#### DATA BLOCK

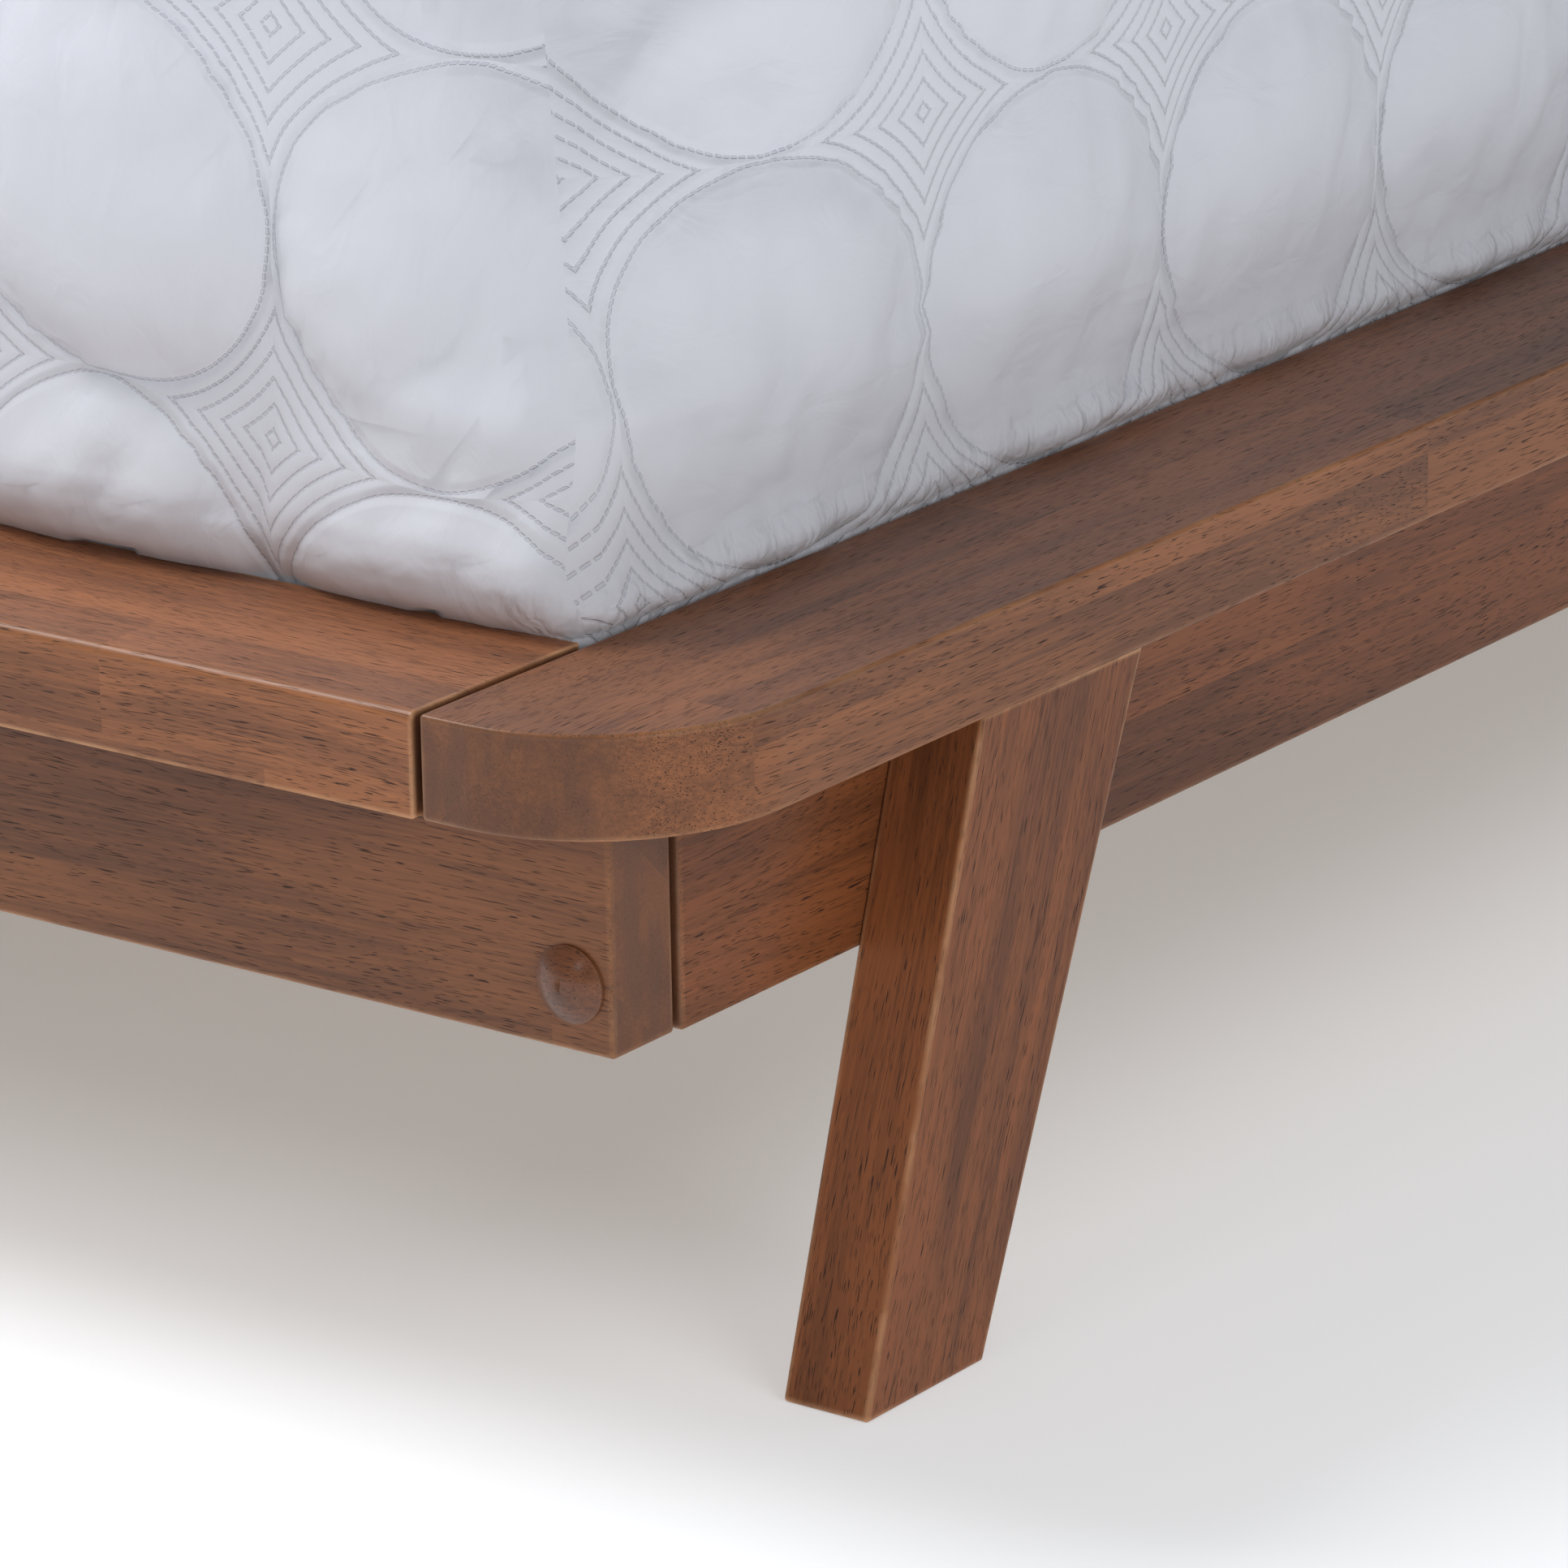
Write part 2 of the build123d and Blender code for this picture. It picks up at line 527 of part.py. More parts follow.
corner_bolt_length = END_RAIL_THICKNESS - COUNTERBORE_DEPTH + RAIL_GAP + NUT_FROM_END + BOLT_PAST_NUT
group(
    bolt(corner_bolt_length),
    [aimed((x, face + way * COUNTERBORE_DEPTH, CORNER_BOLT_Z), (0, way, 0)) for x, face, inner, way in CORNERS],
    "corner_bolts",
)

with BuildPart() as barrel_nut:
    Cylinder(NUT_RADIUS, NUT_LENGTH, rotation=(0, 90, 0))
    Cylinder(INSERT_BORE, 3 * NUT_RADIUS, rotation=(90, 0, 0), mode=Mode.SUBTRACT)
group(
    barrel_nut.part,
    [Location((x, inner + way * (RAIL_GAP + NUT_FROM_END), CORNER_BOLT_Z)) for x, face, inner, way in CORNERS],
    "barrel_nuts",
)

CAP_RADIUS = 13
CAP_RIM = 1
CAP_DOME = 5
CAP_SPHERE = (CAP_RADIUS**2 + CAP_DOME**2) / (2 * CAP_DOME)
CAP_PLUG_RADIUS = 8.9
CAP_PLUG_LENGTH = 8
with BuildPart() as cap:
    with BuildSketch(Plane.XZ):
        with BuildLine():
            Polyline(
                (0, CAP_RIM + CAP_DOME),
                (0, -CAP_PLUG_LENGTH),
                (CAP_PLUG_RADIUS, -CAP_PLUG_LENGTH),
                (CAP_PLUG_RADIUS, 0),
                (CAP_RADIUS, 0),
                (CAP_RADIUS, CAP_RIM),
            )
            RadiusArc((CAP_RADIUS, CAP_RIM), (0, CAP_RIM + CAP_DOME), -CAP_SPHERE)
        make_face()
    revolve(axis=Axis.Z)
group(
    cap.part,
    [aimed((x, face, CORNER_BOLT_Z), (0, way, 0)) for x, face, inner, way in CORNERS],
    "bolt_caps",
)

dowel_length = DOWEL_IN_END_RAIL + RAIL_GAP + DOWEL_IN_SIDE_RAIL - 2
with BuildPart() as dowel:
    Cylinder(DOWEL_RADIUS, dowel_length, align=(Align.CENTER, Align.CENTER, Align.MAX))
    chamfer(dowel.edges().filter_by(GeomType.CIRCLE), 1)
group(
    dowel.part,
    [
        aimed((x, inner - way * (DOWEL_IN_END_RAIL - 1), CORNER_DOWEL_Z), (0, way, 0))
        for x, face, inner, way in CORNERS
    ],
    "corner_dowels",
)

group(
    bolt(SIDE_RAIL_THICKNESS + INSERT_LENGTH + 4),
    [
        aimed((side * SIDE_RAIL_INNER, y, LEG_BOLT_Z), (side, 0, 0))
        for side in (-1, 1)
        for y in LEG_BOLT_Y
    ],
    "leg_bolts",
)
group(
    bolt(POST_BOLT_LENGTH),
    [aimed((0, y, SLAT_BOTTOM - BOLT_HEAD_HEIGHT - 1), (0, 0, -1)) for y in POST_Y],
    "post_bolts",
)
group(
    bolt(END_RAIL_THICKNESS + INSERT_LENGTH + 4),
    [
        aimed((x, HEAD_RAIL_INNER, z), (0, 1, 0))
        for x in (-UPRIGHT_SPREAD / 2, UPRIGHT_SPREAD / 2)
        for z in UPRIGHT_BOLTS_Z
    ],
    "headboard_bolts",
)

with BuildPart() as threaded_insert:
    Cylinder(INSERT_RADIUS, INSERT_LENGTH, align=(Align.CENTER, Align.CENTER, Align.MAX))
    Cylinder(INSERT_BORE, INSERT_LENGTH, align=(Align.CENTER, Align.CENTER, Align.MAX), mode=Mode.SUBTRACT)
insert_places = [
    aimed((side * SIDE_RAIL_FACE, y, LEG_BOLT_Z), (side, 0, 0)) for side in (-1, 1) for y in LEG_BOLT_Y
]
insert_places += [aimed((0, y, BEAM_BOTTOM), (0, 0, -1)) for y in POST_Y]
insert_places += [aimed((0, y, POST_BOTTOM), (0, 0, 1)) for y in POST_Y]
insert_places += [
    aimed((x, HEAD, z), (0, 1, 0))
    for x in (-UPRIGHT_SPREAD / 2, UPRIGHT_SPREAD / 2)
    for z in UPRIGHT_BOLTS_Z
]
group(threaded_insert.part, insert_places, "threaded_inserts")

# ---------------------------------------------------------------- wood screws

slat_screw_places = []
for y in SLAT_Y:
    if CLEAT_SPAN[0] < y < CLEAT_SPAN[1]:
        slat_screw_places += [aimed((side * SLAT_SCREW_X, y, SLAT_TOP), (0, 0, -1)) for side in (-1, 1)]
    if min(abs(y - post) for post in POST_Y) > BOLT_HEAD_RADIUS + SCREW_HEAD_RADIUS:
        slat_screw_places.append(aimed((0, y, SLAT_TOP), (0, 0, -1)))
group(wood_screw(SLAT_SCREW_LENGTH), slat_screw_places, "slat_screws")

long_screw_places = [
    aimed((side * CLEAT_INNER, y, CLEAT_MIDDLE), (side, 0, 0)) for side in (-1, 1) for y in CLEAT_SCREW_Y
]
long_screw_places += [
    aimed((side * UPRIGHT_SPREAD / 2, HEAD + UPRIGHT_THICKNESS, board_z + up), (0, -1, 0))
    for side in (-1, 1)
    for board_z in BOARD_Z
    for up in BOARD_SCREWS_Z
]
group(wood_screw(LONG_SCREW_LENGTH), long_screw_places, "long_wood_screws")

group(
    wood_screw(HANGER_SCREW_LENGTH),
    [
        aimed((x, inner + inward * HANGER_PLATE, z), (0, -inward, 0))
        for inner, inward in ((FOOT_RAIL_INNER, 1), (HEAD_RAIL_INNER, -1))
        for x in HANGER_SCREW_X
        for z in HANGER_SCREW_Z
    ],
    "hanger_screws",
)

ledge_screw_z = RAIL_BOTTOM + LEDGE_SCREW_BASE
ledge_screw_places = [(side * SIDE_RAIL_MIDDLE, y) for side in (-1, 1) for y in LEDGE_SCREW_Y]
ledge_screw_places += [(x, y) for y in (FOOT_RAIL_MIDDLE, HEAD_RAIL_MIDDLE) for x in LEDGE_SCREW_X]
group(
    wood_screw(LEDGE_SCREW_LENGTH),
    [aimed((x, y, ledge_screw_z), (0, 0, 1)) for x, y in ledge_screw_places],
    "ledge_screws",
)

# ---------------------------------------------------------------- mattress and coverlet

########

● **REQUEST**: Reproduce the listing shown above in its entirety, exactly.

● **TASK ANSWER**:
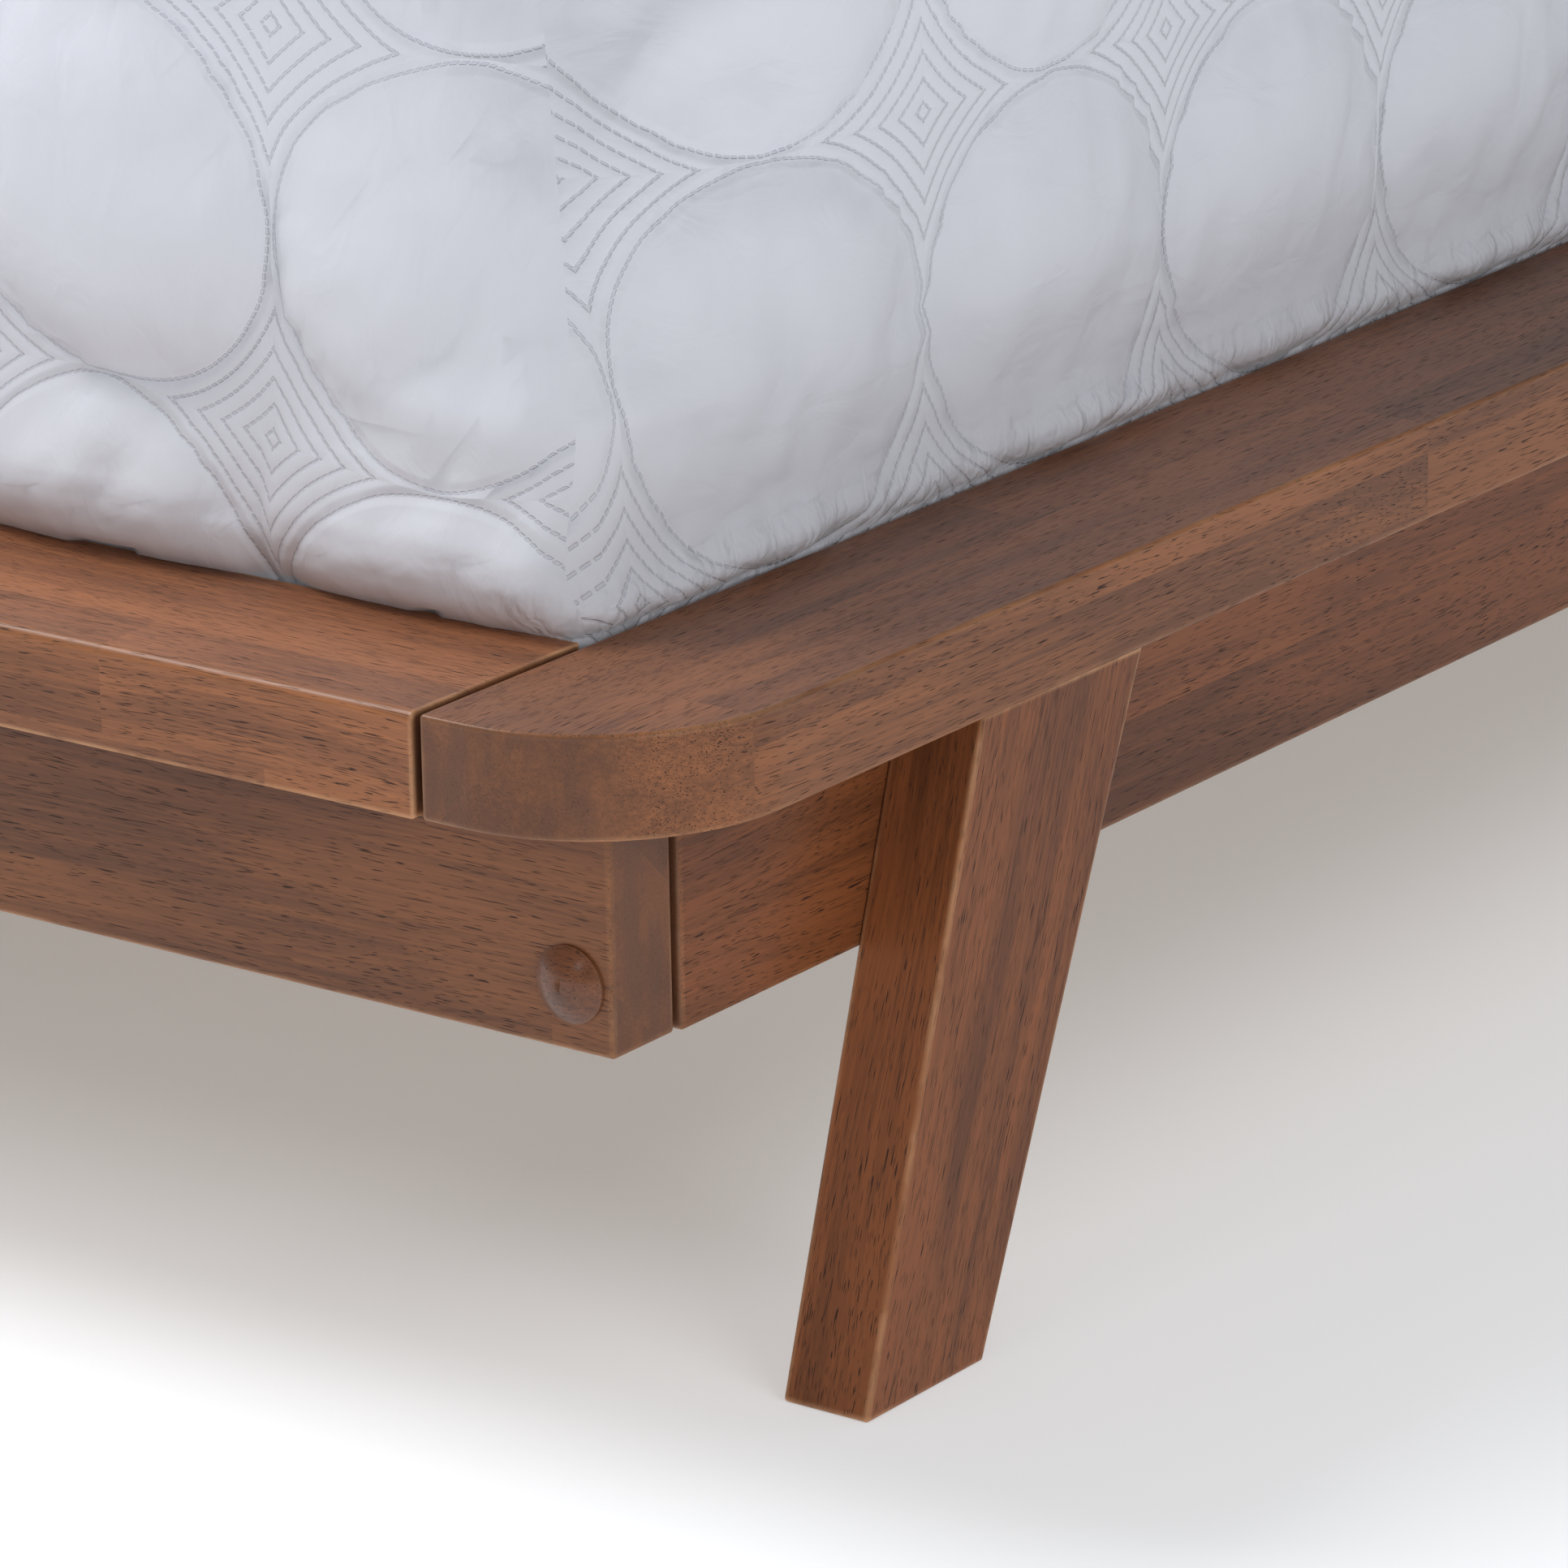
Write part 2 of the build123d and Blender code for this picture. It picks up at line 527 of part.py. More parts follow.
corner_bolt_length = END_RAIL_THICKNESS - COUNTERBORE_DEPTH + RAIL_GAP + NUT_FROM_END + BOLT_PAST_NUT
group(
    bolt(corner_bolt_length),
    [aimed((x, face + way * COUNTERBORE_DEPTH, CORNER_BOLT_Z), (0, way, 0)) for x, face, inner, way in CORNERS],
    "corner_bolts",
)

with BuildPart() as barrel_nut:
    Cylinder(NUT_RADIUS, NUT_LENGTH, rotation=(0, 90, 0))
    Cylinder(INSERT_BORE, 3 * NUT_RADIUS, rotation=(90, 0, 0), mode=Mode.SUBTRACT)
group(
    barrel_nut.part,
    [Location((x, inner + way * (RAIL_GAP + NUT_FROM_END), CORNER_BOLT_Z)) for x, face, inner, way in CORNERS],
    "barrel_nuts",
)

CAP_RADIUS = 13
CAP_RIM = 1
CAP_DOME = 5
CAP_SPHERE = (CAP_RADIUS**2 + CAP_DOME**2) / (2 * CAP_DOME)
CAP_PLUG_RADIUS = 8.9
CAP_PLUG_LENGTH = 8
with BuildPart() as cap:
    with BuildSketch(Plane.XZ):
        with BuildLine():
            Polyline(
                (0, CAP_RIM + CAP_DOME),
                (0, -CAP_PLUG_LENGTH),
                (CAP_PLUG_RADIUS, -CAP_PLUG_LENGTH),
                (CAP_PLUG_RADIUS, 0),
                (CAP_RADIUS, 0),
                (CAP_RADIUS, CAP_RIM),
            )
            RadiusArc((CAP_RADIUS, CAP_RIM), (0, CAP_RIM + CAP_DOME), -CAP_SPHERE)
        make_face()
    revolve(axis=Axis.Z)
group(
    cap.part,
    [aimed((x, face, CORNER_BOLT_Z), (0, way, 0)) for x, face, inner, way in CORNERS],
    "bolt_caps",
)

dowel_length = DOWEL_IN_END_RAIL + RAIL_GAP + DOWEL_IN_SIDE_RAIL - 2
with BuildPart() as dowel:
    Cylinder(DOWEL_RADIUS, dowel_length, align=(Align.CENTER, Align.CENTER, Align.MAX))
    chamfer(dowel.edges().filter_by(GeomType.CIRCLE), 1)
group(
    dowel.part,
    [
        aimed((x, inner - way * (DOWEL_IN_END_RAIL - 1), CORNER_DOWEL_Z), (0, way, 0))
        for x, face, inner, way in CORNERS
    ],
    "corner_dowels",
)

group(
    bolt(SIDE_RAIL_THICKNESS + INSERT_LENGTH + 4),
    [
        aimed((side * SIDE_RAIL_INNER, y, LEG_BOLT_Z), (side, 0, 0))
        for side in (-1, 1)
        for y in LEG_BOLT_Y
    ],
    "leg_bolts",
)
group(
    bolt(POST_BOLT_LENGTH),
    [aimed((0, y, SLAT_BOTTOM - BOLT_HEAD_HEIGHT - 1), (0, 0, -1)) for y in POST_Y],
    "post_bolts",
)
group(
    bolt(END_RAIL_THICKNESS + INSERT_LENGTH + 4),
    [
        aimed((x, HEAD_RAIL_INNER, z), (0, 1, 0))
        for x in (-UPRIGHT_SPREAD / 2, UPRIGHT_SPREAD / 2)
        for z in UPRIGHT_BOLTS_Z
    ],
    "headboard_bolts",
)

with BuildPart() as threaded_insert:
    Cylinder(INSERT_RADIUS, INSERT_LENGTH, align=(Align.CENTER, Align.CENTER, Align.MAX))
    Cylinder(INSERT_BORE, INSERT_LENGTH, align=(Align.CENTER, Align.CENTER, Align.MAX), mode=Mode.SUBTRACT)
insert_places = [
    aimed((side * SIDE_RAIL_FACE, y, LEG_BOLT_Z), (side, 0, 0)) for side in (-1, 1) for y in LEG_BOLT_Y
]
insert_places += [aimed((0, y, BEAM_BOTTOM), (0, 0, -1)) for y in POST_Y]
insert_places += [aimed((0, y, POST_BOTTOM), (0, 0, 1)) for y in POST_Y]
insert_places += [
    aimed((x, HEAD, z), (0, 1, 0))
    for x in (-UPRIGHT_SPREAD / 2, UPRIGHT_SPREAD / 2)
    for z in UPRIGHT_BOLTS_Z
]
group(threaded_insert.part, insert_places, "threaded_inserts")

# ---------------------------------------------------------------- wood screws

slat_screw_places = []
for y in SLAT_Y:
    if CLEAT_SPAN[0] < y < CLEAT_SPAN[1]:
        slat_screw_places += [aimed((side * SLAT_SCREW_X, y, SLAT_TOP), (0, 0, -1)) for side in (-1, 1)]
    if min(abs(y - post) for post in POST_Y) > BOLT_HEAD_RADIUS + SCREW_HEAD_RADIUS:
        slat_screw_places.append(aimed((0, y, SLAT_TOP), (0, 0, -1)))
group(wood_screw(SLAT_SCREW_LENGTH), slat_screw_places, "slat_screws")

long_screw_places = [
    aimed((side * CLEAT_INNER, y, CLEAT_MIDDLE), (side, 0, 0)) for side in (-1, 1) for y in CLEAT_SCREW_Y
]
long_screw_places += [
    aimed((side * UPRIGHT_SPREAD / 2, HEAD + UPRIGHT_THICKNESS, board_z + up), (0, -1, 0))
    for side in (-1, 1)
    for board_z in BOARD_Z
    for up in BOARD_SCREWS_Z
]
group(wood_screw(LONG_SCREW_LENGTH), long_screw_places, "long_wood_screws")

group(
    wood_screw(HANGER_SCREW_LENGTH),
    [
        aimed((x, inner + inward * HANGER_PLATE, z), (0, -inward, 0))
        for inner, inward in ((FOOT_RAIL_INNER, 1), (HEAD_RAIL_INNER, -1))
        for x in HANGER_SCREW_X
        for z in HANGER_SCREW_Z
    ],
    "hanger_screws",
)

ledge_screw_z = RAIL_BOTTOM + LEDGE_SCREW_BASE
ledge_screw_places = [(side * SIDE_RAIL_MIDDLE, y) for side in (-1, 1) for y in LEDGE_SCREW_Y]
ledge_screw_places += [(x, y) for y in (FOOT_RAIL_MIDDLE, HEAD_RAIL_MIDDLE) for x in LEDGE_SCREW_X]
group(
    wood_screw(LEDGE_SCREW_LENGTH),
    [aimed((x, y, ledge_screw_z), (0, 0, 1)) for x, y in ledge_screw_places],
    "ledge_screws",
)

# ---------------------------------------------------------------- mattress and coverlet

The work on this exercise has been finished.